Maybe filtering the :Annots array down to just :Widget annotations will yield some useful results?

I see there's also an :AcroForm property at the document level that might have some interesting data. Unfortunately it's not currently exposed by pdf-reader, but I'd happily accept a PR that adds it.

Something like this:

diff --git a/lib/pdf/reader.rb b/lib/pdf/reader.rb
index 22aea3d..8c3266b 100644
--- a/lib/pdf/reader.rb
+++ b/lib/pdf/reader.rb
@@ -142,6 +142,12 @@ def metadata
       end
     end
 
+    # Return a Hash with interactive form details from this file.
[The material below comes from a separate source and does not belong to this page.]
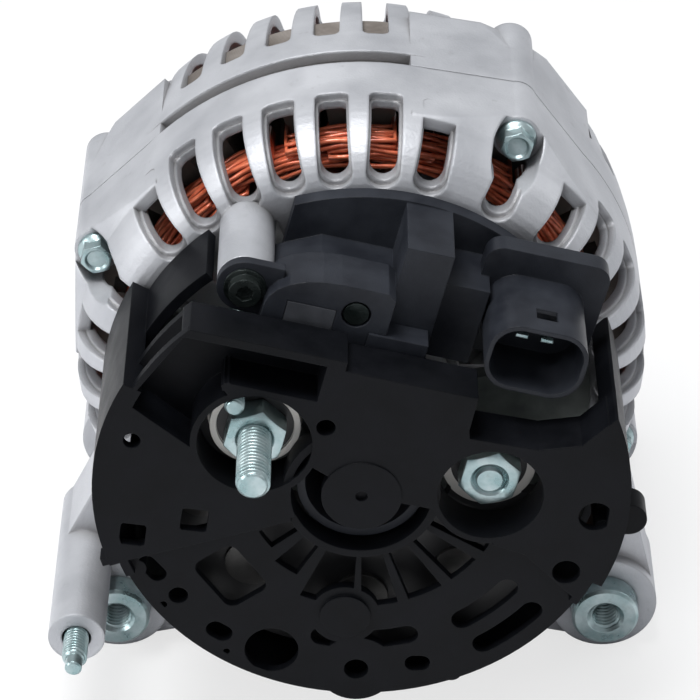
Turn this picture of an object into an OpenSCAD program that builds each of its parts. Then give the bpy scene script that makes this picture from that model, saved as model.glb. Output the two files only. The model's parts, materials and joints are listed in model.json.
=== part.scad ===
// Vehicle alternator: vented die-cast brackets, claw-pole rotor, three-phase stator, rectifier,
// regulator with brushes, and a moulded rear cover. The shaft lies along Y with the pulley at +Y.
// Stations along the shaft are counted from the rear face of the cover towards the pulley.

/* [Brackets] */
// Thickness of the bracket wall over the core
bracket_wall = 3; // [2.5:0.25:4]
// From the rear face of the cover to the machined face of the rear bracket
cover_depth = 44; // [43.5:0.5:47]
// From the machined face of the rear bracket to the seam between the brackets
rear_depth = 36; // [35:0.5:40]
// From the seam to the front face of the front bracket
front_depth = 48; // [47:0.5:54]
// Axial depth of the rounded shoulder of the rear bracket
rear_shoulder_d = 18; // [16:0.5:20]
// Axial depth of the long shoulder of the front bracket
front_shoulder_d = 44; // [36:1:45]
// Radial reach of the shoulder on each bracket
shoulder_w = 12.5; // [11:0.5:14]
// Thickness of the end walls
end_wall = 4.5; // [3.5:0.25:5]
// Number of windows cast in each end wall
window_count = 10; // [8:1:12]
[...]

Not always present
+    #
+    def acroform
+      @objects.deref_hash(root[:AcroForm])
+    end

Would allow:

PDF::Reader.open("somefile.pdf") do |pdf|
  puts pdf.acroform
end

Jul 02 '22 01:07 yob

Gotcha, filtering to look at only the :Widget annotation is helpful but even when i do that, I see that the value seems like it can be nested in :Parent attribute afterwards

:Parent=>{:FT=>:Tx, :Ff=>8388608, :Kids=>[{...}], :T=>"topmostSubform[0].Page1[0].f1_1[0]", :V=>"Vendor name "}

On one pdf, I was able to just look at the :V attribute on a :Widget annotation, but in the case above, it looks like I need to look at the :Parent attribute and i'm unsure when there'll be a :Parent I should look at and when I shouldn't

Jul 02 '22 23:07 arahman4710

` pdf = Base64.decode64(params['pdf'])

reader = PDF::Reader.new(StringIO.new(pdf))
reader.pages.each do |page|
  objects = page.objects
  result = objects.deref!(page.attributes[:Annots])
  result.each do |r|
    puts r[:T]
    puts r[:V]
  end
end

`

Sep 08 '22 01:09 Michael1969

Get all fields from a file using the low level API:

fields_from_pdf_form = PDF::Reader.new(file).pages.map do |page| 
  page.objects.deref!(page.attributes[:Annots])&.pluck(:T) 
end.flatten.compact_blank

UPDATE not all fields: skips radio button groups. But they are there inside the Annots. Need to find a way to collect these.

Feb 02 '23 17:02 ruinunes

Hello everybody, I came up with this script to extract acrofields:

require 'pdf-reader'

filename = ARGV[0]

# Check if the filename is provided
if filename.nil?
  puts "Please provide a PDF file name."
  exit 1
end

reader = PDF::Reader.new(filename)

# Access the catalog (root object) of the PDF through indirect reference
catalog_ref = reader.objects[reader.objects.trailer[:Root]]
acroform_ref = catalog_ref[:AcroForm]

# Exit if AcroForm is not found
if acroform_ref.nil?
  puts "No AcroForm found in the PDF."
  exit
end

acroform = reader.objects[acroform_ref]

# Check if AcroForm is present and has Fields
if acroform && acroform[:Fields]
  acroform[:Fields].each do |field_ref|
    field = reader.objects[field_ref]

    # Check if it's an AcroField with a name
    next unless field && field[:T]

    field_name = field[:T]
    # The position (Rect) might not be directly available in the field object
    field_rect = field[:Rect]

    puts "Field '#{field_name}' at position #{field_rect}"
  end
else
  puts "No AcroFields found."
end

This seems to work. I thought it might be useful for you as well.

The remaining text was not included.